You know how many shots you need but how long in real time do you want to cover? Are you starting before sunset and finishing well after sunset? Do you have a peak period of activity that you want to cover? Now you can see how many shots you need over a given amount of time so you will work out how long the interval between each shot can be? The interval between shots is critical but you must also factor in how long a shutter speed you want. This is where shooting at night is a lot nicer because you can get nice long shutter speeds. These make for smoother looking videos because there is no jerkiness. Shooting on a sunny day with a very short shutter speed and a few second interval will result in a jerkier output. The “rule” is to have the exposure time at least half the interval. Doing that during the day may require some neutral density filters. At night it is a lot easier to manage.
Now to mount and control the camera. Obviously a tripod is a necessity to make a stable platform for the shots. A cable release is a must have and preferably one with a timer built in so you can program the intervals. However, if you are shooting at night, you can get away with putting the camera on burst mode with a shutter speed to match your interval and then lock the shutter release open.
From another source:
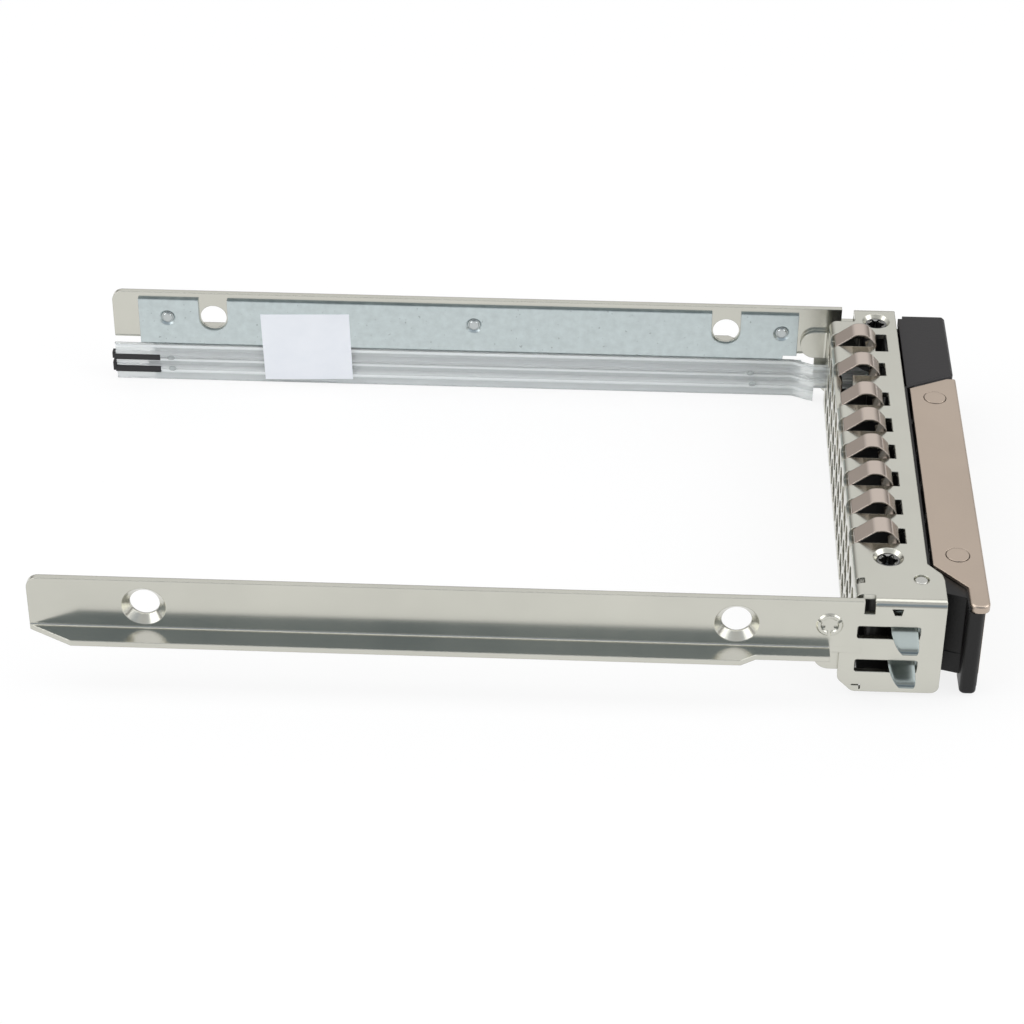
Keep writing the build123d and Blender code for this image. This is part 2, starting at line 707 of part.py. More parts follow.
def handle_lever():
    """Moulded lever under the cover, with its pivot boss, cam foot and catch pocket."""
    top, low = handle_top - cover_sheet, -handle_low + cover_sheet
    rim = cover_sheet + 0.1
    outer = handle_outline(rim, button_lever_gap)
    body = along_z(outer, low, top)
    near = -contact + handle_chamfer_far + 1.0
    far = button_line - 3.2
    body -= block(handle_rear - 1, handle_front + 1, near, far, low + lever_wall, top - lever_wall)
    count = int((far - near - vent_pitch) / vent_pitch)
    gap = (far - near) / (count + 1)
    for i in range(count):
        y = near + gap * (i + 1)
        body += block(handle_rear + 0.6, handle_front - rim, y - 0.5, y + 0.5, low, top)
    open_top = top - 9.3
    arch = [(foot_x - 4, -foot_low - 1), (foot_x - 4, open_top), (foot_x - 0.9, open_top + 0.2),
            (foot_x - 0.4, open_top - 1.2), (foot_x - 0.1, -foot_low - 1)]
    body -= along_y(arch, -contact - 5, near, 0)
    foot = along_z([(foot_x, -contact - 0.8), (handle_front - rim, -contact - 0.8),
                    (handle_front - rim, near), (foot_x, -contact + handle_chamfer_near)], low, top)
    under_flap = -contact - cover_near + cover_sheet + 0.05
    foot = fillet(foot.edges().filter_by(Axis.Z).group_by(Axis.Y)[0], foot_corner)
    tip_far = -contact - cover_near + cover_cut - 0.1
    tip = block(foot_x, handle_front - rim, -contact - 0.8, tip_far, -foot_low, low)
    tip = fillet(tip.edges().filter_by(Axis.Z).group_by(Axis.Y)[0], foot_corner)
    foot += fillet(tip.faces().sort_by(Axis.Z)[0].edges(), 0.4)
    body += foot - block(foot_x - 1, handle_front, -contact - 2, under_flap, top - 0.65, top + 1)
    body += arm(open_top, top - 0.1)
    body += arm_rib(-arm_low, open_top + 0.1)
    body -= round_z(pivot_x, pivot_y, low - 1, rail_top, pin_size / 2 + pin_play)
    catch_top, catch_low = latch_top + 0.35, latch_top - latch_height - 0.35
    body -= block(26.9, 28.75, button_line - 1.2, button_line + 5, catch_low, catch_top)
    for x, y in cover_rivet_places():
        body -= round_z(x, y, top - 1.0, top + 1, 0.82)
        body -= round_z(x, y, low - 1, low + 1.0, 0.82)
    return body


def arm(z0, z1):
    """Arm from the pivot boss to the lever's near end, slim enough to swing past the side plate."""
    points = [(pivot_x, pivot_y - 1.9), (pivot_x + 3.0, pivot_y - 1.2), (foot_x + 0.5, pivot_y - 2.3),
              (foot_x + 0.5, pivot_y + 3.6), (handle_rear + 0.6, pivot_y + 4.6),
              (pivot_x + 0.9, pivot_y + 2.0)]
    return along_z(points, z0, z1) + round_z(pivot_x, pivot_y, z0, z1, 2.1)


def arm_rib(z0, z1):
    """Deeper rib under the outer half of the arm."""
    points = [(pivot_x + 2.7, pivot_y - 1.25), (foot_x + 0.5, pivot_y - 2.3), (foot_x + 0.5, pivot_y + 2.5),
              (pivot_x + 2.7, pivot_y + 2.5)]
    return along_z(points, z0, z1)


def pivot_pin():
    """Upright pin of the handle, held by the top sheet and the housing's floor."""
    body = round_z(pivot_x, pivot_y, -housing_low + 0.2, rail_top - 0.1, pin_size / 2)
    return chamfer(body.edges().sort_by(Axis.Z)[-1], 0.25)


def coil(radius, wire, length, turns):
    """Open coil spring that stands on the origin."""
    line = Helix(pitch=(length - wire) / turns, height=length - wire, radius=radius)
    start = Plane(origin=line @ 0, z_dir=line % 0)
    return Pos(0, 0, wire / 2) * sweep(start * Rectangle(wire, wire), path=line, is_frenet=True)


def handle_spring():
    """Torsion spring round the pivot pin, below the lever's boss."""
    return Pos(pivot_x, pivot_y, -housing_low + floor_sheet + 0.8) * coil(1.45, 0.35, 1.7, 3)


def button_spring():
    """Compression spring between the housing and the button."""
    y, z = spring_axis()
    length = button_front - button_wall - button_wall_front - 0.1
    return Pos(button_wall_front + 0.05, y, z) * Rot(0, 90, 0) * coil(1.5, 0.35, length, 5)


def latch_spring():
    """Small compression spring behind the latch slide."""
    seat = Pos(latch_spring_x, latch_far() + 0.05, latch_top - latch_height / 2)
    return seat * Rot(-90, 0, 0) * coil(0.6, 0.25, latch_spring_length, 4)


def release_button():
    """Hollow button at the far end of the handle, open at the back."""
    def shape(inset, side_inset, rear):
        front = button_front - inset
        return [(rear, slanted(-inset, rear)), (front, slanted(-inset, front)),
                (front, button_far - side_inset), (rear, button_far - side_inset)]

    body = along_z(shape(0, 0, button_rear), -handle_low, button_top)
    edges = body.edges().filter_by(Axis.Z).sort_by(Axis.X)[-2:]
    body = fillet(edges, 0.6)
    clear = sheet_front + moving_gap + button_travel
    side = web_in - moving_gap
    body -= block(button_rear - 1, clear, side, button_far + 1, -housing_low - 1, button_top + 1)
    body = chamfer(body.faces().sort_by(Axis.Z)[-1].edges().sort_by(Axis.X)[-1], 0.3)
    body -= along_z(shape(button_wall, button_side_wall, button_rear - 1), -handle_low + button_wall,
                    button_top - button_wall)
    slot_top, slot_low = latch_top + 0.35, latch_top - latch_height - 0.35
    body -= block(button_rear - 1, 30.2, button_line - 1, button_line + 6, slot_low, slot_top)
    inner = button_front - button_wall
    lug = latch_far() - latch_lug_back
    start, ramp_gap = latch_front - 0.2, 0.62
    body += along_z([(start, lug - ramp_gap), (inner, lug - ramp_gap + inner - start), (inner, lug - 2.5),
                     (start, lug - 2.5)], latch_top + 0.3, latch_top + 1.7)
    tips = contact + pipe_gap + pipe_depth / 2 - pipe_inset
    for z in light_window_places:
        body -= block(inner - 1, button_front + 1, tips - 0.6, tips + 0.1, z - 0.5, z + 0.5)
    return body


def latch_slide():
    """Bar that holds the handle shut and that the button's ramp draws aside."""
    low = latch_top - latch_height
    nose = slanted(button_lever_gap, latch_nose_rear) - 0.5
    body = block(latch_nose_rear, latch_front, nose, latch_far(), low, latch_top)
    body += block(latch_rear, latch_front, latch_far() - latch_length, latch_far(), low, latch_top)
    lug, start = latch_far() - latch_lug_back, latch_front - 0.2
    return body + along_z([(start, lug - 0.2), (start + latch_ramp, lug - 0.2 + latch_ramp),
                           (start + latch_ramp, lug + 3), (start, lug + 3)], low, latch_top + 1.5)


pieces = {
    "frame": frame,
    "light_pipe_carrier": light_pipe_carrier,
    "carrier_rivets": carrier_rivets,
    "upper_light_pipe": upper_light_pipe,
    "lower_light_pipe": lower_light_pipe,
    "light_pipe_clip": light_pipe_clip,
    "label": label,
    "top_contact_strip": top_contact_strip,
    "side_contact_strip": side_contact_strip,
    "front_housing": front_housing,
    "housing_screws": housing_screws,
    "handle_lever": handle_lever,
    "handle_cover": handle_cover,
    "cover_rivets": cover_rivets,
    "pivot_pin": pivot_pin,
    "handle_spring": handle_spring,
    "release_button": release_button,
    "button_spring": button_spring,
    "latch_slide": latch_slide,
    "latch_spring": latch_spring,
}

os.makedirs("parts", exist_ok=True)
for name, make in pieces.items():
    made = make()
    solids = made if isinstance(made, list) else [made]
    placed = [solid for part in solids for solid in place(part).solids()]
    export_step(Compound(placed) if len(placed) > 1 else placed[0], f"parts/{name}.step")
    print(name, len(placed))
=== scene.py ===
# %% [markdown]
# # A hot swap drive caddy in Blender
# The caddy is a folded sheet-metal tray with a plastic front. Its solids come from the packed
# model, in metres, and this lesson dresses them: plated steel, zinc-plated sheet, clear plastic,
# moulded plastic and spring strip.

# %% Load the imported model
from math import pi, radians

import bpy
from mathutils import Matrix, Vector


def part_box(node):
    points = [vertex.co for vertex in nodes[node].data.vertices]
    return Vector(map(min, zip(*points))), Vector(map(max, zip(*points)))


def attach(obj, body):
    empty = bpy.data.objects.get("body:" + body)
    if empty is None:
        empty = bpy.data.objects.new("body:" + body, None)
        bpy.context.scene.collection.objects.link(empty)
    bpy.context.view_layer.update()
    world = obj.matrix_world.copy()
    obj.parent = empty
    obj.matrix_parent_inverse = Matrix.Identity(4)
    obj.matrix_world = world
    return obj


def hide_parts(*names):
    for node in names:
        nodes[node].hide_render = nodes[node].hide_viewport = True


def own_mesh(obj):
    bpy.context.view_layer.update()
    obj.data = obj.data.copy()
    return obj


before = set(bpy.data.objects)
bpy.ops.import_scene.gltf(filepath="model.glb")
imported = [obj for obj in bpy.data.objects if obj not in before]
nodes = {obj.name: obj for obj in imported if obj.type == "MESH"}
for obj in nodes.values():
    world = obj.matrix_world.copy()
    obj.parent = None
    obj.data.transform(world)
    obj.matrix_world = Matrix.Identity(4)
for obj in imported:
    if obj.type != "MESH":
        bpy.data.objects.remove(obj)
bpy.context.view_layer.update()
print("pieces in the packed model:", len(nodes))

# %% [markdown]
# The solids arrive with flat facets. Smooth shading with an angle limit keeps the folds and holes
# round and leaves every sheared edge crisp, which is how stamped sheet looks.

# %% Smooth the round faces of every solid
sharp_from = radians(35)
for node in nodes.values():
    bpy.ops.object.select_all(action="DESELECT")
    node.select_set(True)
    bpy.context.view_layer.objects.active = node
    bpy.ops.object.shade_smooth_by_angle(angle=sharp_from)
print("shaded:", sorted(nodes))

# %% [markdown]
# Every finish here is a node tree on a Principled shader. A few helpers build what they share:
# noise in the object's own coordinates, a ramp from a number to a colour, arithmetic, mixes of two
# colours or two shaders, and a bump from a height.

# %% Helpers for the finishes
def new_finish(name):
    """A material with an empty Principled shader, and its node tree."""
    finish = bpy.data.materials.new(name)
    finish.use_nodes = True
    tree = finish.node_tree
    shader = tree.nodes["Principled BSDF"]
    return finish, tree, shader


def object_coordinates(tree, stretch=(1, 1, 1)):
    """Coordinates of the piece itself, stretched so that a pattern can run along the sheet."""
    coordinates = tree.nodes.new("ShaderNodeTexCoord")
    mapping = tree.nodes.new("ShaderNodeMapping")
    mapping.inputs["Scale"].default_value = stretch
    tree.links.new(coordinates.outputs["Object"], mapping.inputs["Vector"])
    return mapping.outputs["Vector"]


def noise(tree, vector, scale, detail=3.0, roughness=0.5):
    """Height from 0 to 1 of a noise texture."""
    texture = tree.nodes.new("ShaderNodeTexNoise")
    texture.inputs["Scale"].default_value = scale
    texture.inputs["Detail"].default_value = detail
    texture.inputs["Roughness"].default_value = roughness
    tree.links.new(vector, texture.inputs["Vector"])
    return texture.outputs["Fac"]


def ramp(tree, value, stops):
    """Colour of a number, from (position, colour) stops."""
    node = tree.nodes.new("ShaderNodeValToRGB")
    elements = node.color_ramp.elements
    elements[0].position, elements[0].color = stops[0][0], (*stops[0][1], 1)
    elements[1].position, elements[1].color = stops[-1][0], (*stops[-1][1], 1)
    for position, colour in stops[1:-1]:
        element = elements.new(position)
        element.color = (*colour, 1)
    tree.links.new(value, node.inputs["Fac"])
    return node.outputs["Color"]


def spread(tree, value, low, high, start=0.3, end=0.7):
    """A number mapped from start..end to low..high."""
    node = tree.nodes.new("ShaderNodeMapRange")
    node.inputs["From Min"].default_value = start
    node.inputs["From Max"].default_value = end
    node.inputs["To Min"].default_value = low
    node.inputs["To Max"].default_value = high
    tree.links.new(value, node.inputs["Value"])
    return node.outputs["Result"]


def maths(tree, operation, *values):
    """A number worked out from others, each of them a socket or a plain number."""
    node = tree.nodes.new("ShaderNodeMath")
    node.operation = operation
    for socket, value in zip(node.inputs, values):
        if isinstance(value, (int, float)):
            socket.default_value = value
        else:
            tree.links.new(value, socket)
    return node.outputs[0]


def two_colours(tree, share, first, second):
    """A mix of a linked colour and a plain one, by the share of the second."""
    node = tree.nodes.new("ShaderNodeMixRGB")
    tree.links.new(share, node.inputs["Fac"])
    tree.links.new(first, node.inputs["Color1"])
    node.inputs["Color2"].default_value = (*second, 1)
    return node.outputs["Color"]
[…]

It will then just keep shooting. The other camera thing to consider is image stabilization if you have long shutter speeds. IS can wander around for long exposures making everything blurred. Keep it turned off. I would also switch autofocus off once you are happy everything is sharp to avoid the focus getting changed by the camera. If the conditions are changeable, you might go with something like aperture priority to accommodate changing exposures. At night, manual might be your best bet. Always keep an eye on how the exposures are doing if in a programmed mode to ensure you aren’t exceeding your interval with your shutter speed. There are complex bulb ramping tools available to use if you want to get advanced. I haven’t tried these since they haven’t been necessary for my purposes so I can’t give good advice. I do have the functionality in a cable release device that connects to my iPhone called Triggertrap but I haven’t ever pushed it to its limits.
One thing you will discover is that fixed apertures are not fixed. Cameras will go to a slightly different aperture for each shot which can result in slight variations in exposure. This “flicker” can be managed by clever manipulation of the lens position but I prefer to use software to fix it. The software will also help if you end up tweaking the camera settings during the capture sequence.
Last piece of equipment advice is bring a chair. Once everything is at work, you don’t have much to do. You can shoot with a second body of course or you can sit back and relax. If you have a buddy along, that is not a bad thing! I shoot all of my sequences in RAW format. For night shoots this gives you a lot of latitude for tweaking the exposures. It does use up a lot of memory but storage is cheap these days. With charged batteries and big cards, you are good to go.
Once the shoot is done, you get home with a ton of images that look remarkably similar. First I import them into Lightroom. I will keyword them in the same way as anything else from a shoot including adding a time lapse keyword. Then I will make sure all of the time lapse shots are in one subfolder before jumping over the LRTimelapse. I am not going to try and write a tutorial on using LRTimelapse. The website for the software has far better guides to how to use everything. However, I will focus on the key elements I go for.
The main one is the Deflicker process. This is a routine that analyses each shot and applies little tweaks to the exposure to avoid any visible flicker. You can draw out a box in the image preview to tell it where to analyze. This means you can pick an area that is constant in the image as a reference and avoid areas where there is a lot going on. If the image exposure is gradually changing, it won’t affect that. It will just take out the individual variance. You can see a trace of how the overall exposure tracks during the sequence.
The other element I sometimes use is panning. You can define keyframes in the sequence and jump back into Lightroom to crop each one as you wish. Back to LRTimelapse and it will calculate the individual crops for each frame to make a smooth pan between your chosen keyframes. Quite nice to provide a little variety if you wish. I always crop the images to a 16×9 format since that works nicely for HD output formats.
When all of your tweaks are fixed, you save the metadata files and go back to Lightroom to reload them. (There can be a bit of back and forth like this throughout the process.) In Lightroom, there is an export dialog from LRTimelapse which then renders out the individual files from each shot. These will then be taken by LRTimelapse and rendered as a video clip.
Sounds really simple that way and, to be honest, it is pretty straightforward. A little practice helps of course. When it works out, the result can be very satisfying. Of course, a lot of times, you see something that you really wish you had done differently. That is something you will have to put down to experience and try to remember next time you are out shooting.
One last thought – if you are shooting something that involves light trails at night, consider making each image a layer in Photoshop and blending them together as a stack to see what happens. It can work pretty nicely sometimes. However, you can end up with a pretty huge Photoshop file so your computer may groan while processing it. Happy shooting!